Autre exemple, plus représentatif encore : la vieille forme de radoub. Pour réparer les navires et travailler sur les coques à sec, les Anglais pratiquaient un fossé dans la berge dans lequel le bateau s’échouait à marée basse. Une palissade de bois empêchait ensuite la mer d‘entrer à marée haute. Ces structures temporaires n’existaient pas en France : il est décidé d’en créer une dans ce technopôle ultra moderne que doit être Rochefort. Mais rien ne tient dans les berges fangeuses. Il faut donc innover : des pieux de bois de 7 mètres de long sont enfoncés dans la vase, sur lesquels une plate-forme et un bassin à sec sont édifiés en pierre de taille.

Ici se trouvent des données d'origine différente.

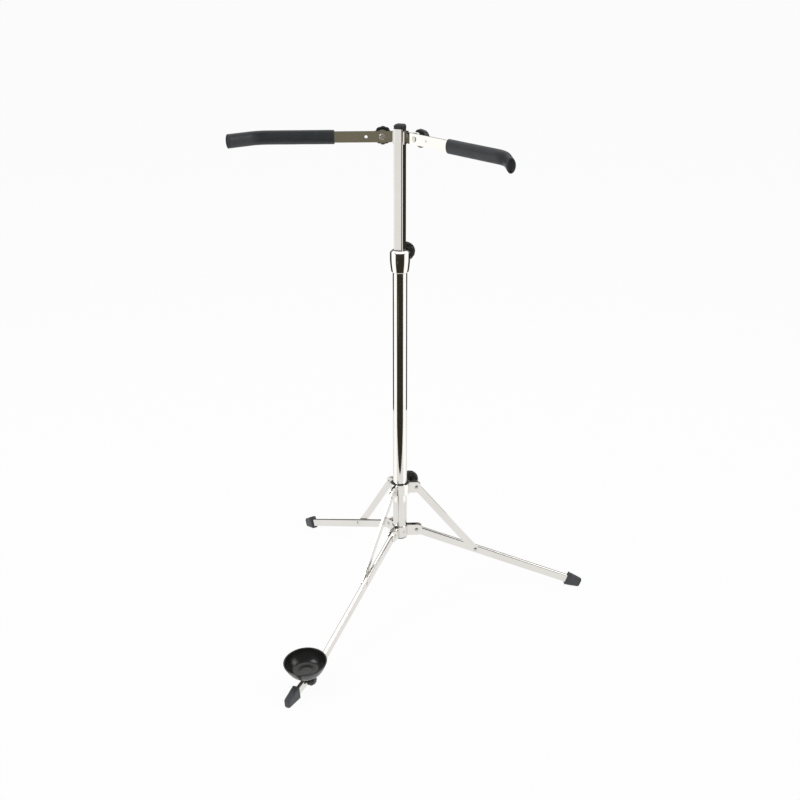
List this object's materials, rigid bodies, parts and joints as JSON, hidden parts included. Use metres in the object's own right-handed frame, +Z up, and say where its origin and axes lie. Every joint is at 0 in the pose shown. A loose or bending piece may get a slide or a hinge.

Finies les formes à l'anglaise : voici les formes à la française !
Cette forme de radoub permanente et maçonnée est achevée en 1671 : c’est une première mondiale et on la retrouve encore aujourd’hui dans tous les ports du monde. Merci, la vase de la Charente !
La technique des pieux battus est, du reste, utilisée pour tous les bâtiments de l’arsenal. Ces poteaux enfoncés les uns à côté des autres stabilisent le limon et lui permettent de supporter des masses considérables. L’absence d’oxygène dans la vase empêche la décomposition du bois, et les pieux sont solides pendant des siècles. Encore aujourd’hui, les bâtiments industriels construits dans l’ancien arsenal sont édifiés sur des pieux, même si les poutres métalliques ont remplacé le bois.
La vieille forme de radoub est très caractéristique des procédés d’innovation mis en œuvre à Rochefort jusqu’au début du 20e siècle. Il s’agit d’adapter et d’assembler des techniques existantes pour travailler en milieu mou. Les ingénieurs de l’arsenal disposent d’une vaste boîte à outils théorique et pratique dont ils usent constamment pour faire, malgré tout, fonctionner ce grand complexe militaire et industriel.
De cette confrontation entre les hommes et la nature naissent des innovations majeures, comme le bateau-porte, la machine à mater flottante ou le moulin à vent à dévaser.
Tous les autres arsenaux ont également généré des innovations : les usines sont, par nature, des espaces de recherche et de développement. Mais le long compagnonnage avec le limon, la nécessité de faire avec un environnement qui se moque des volontés du roi, donnent à Rochefort une nature d’arsenal expérimental, qui permet à cette entreprise fort déraisonnable de tenir sa place au sein de la Marine française pendant plus de 250 ans.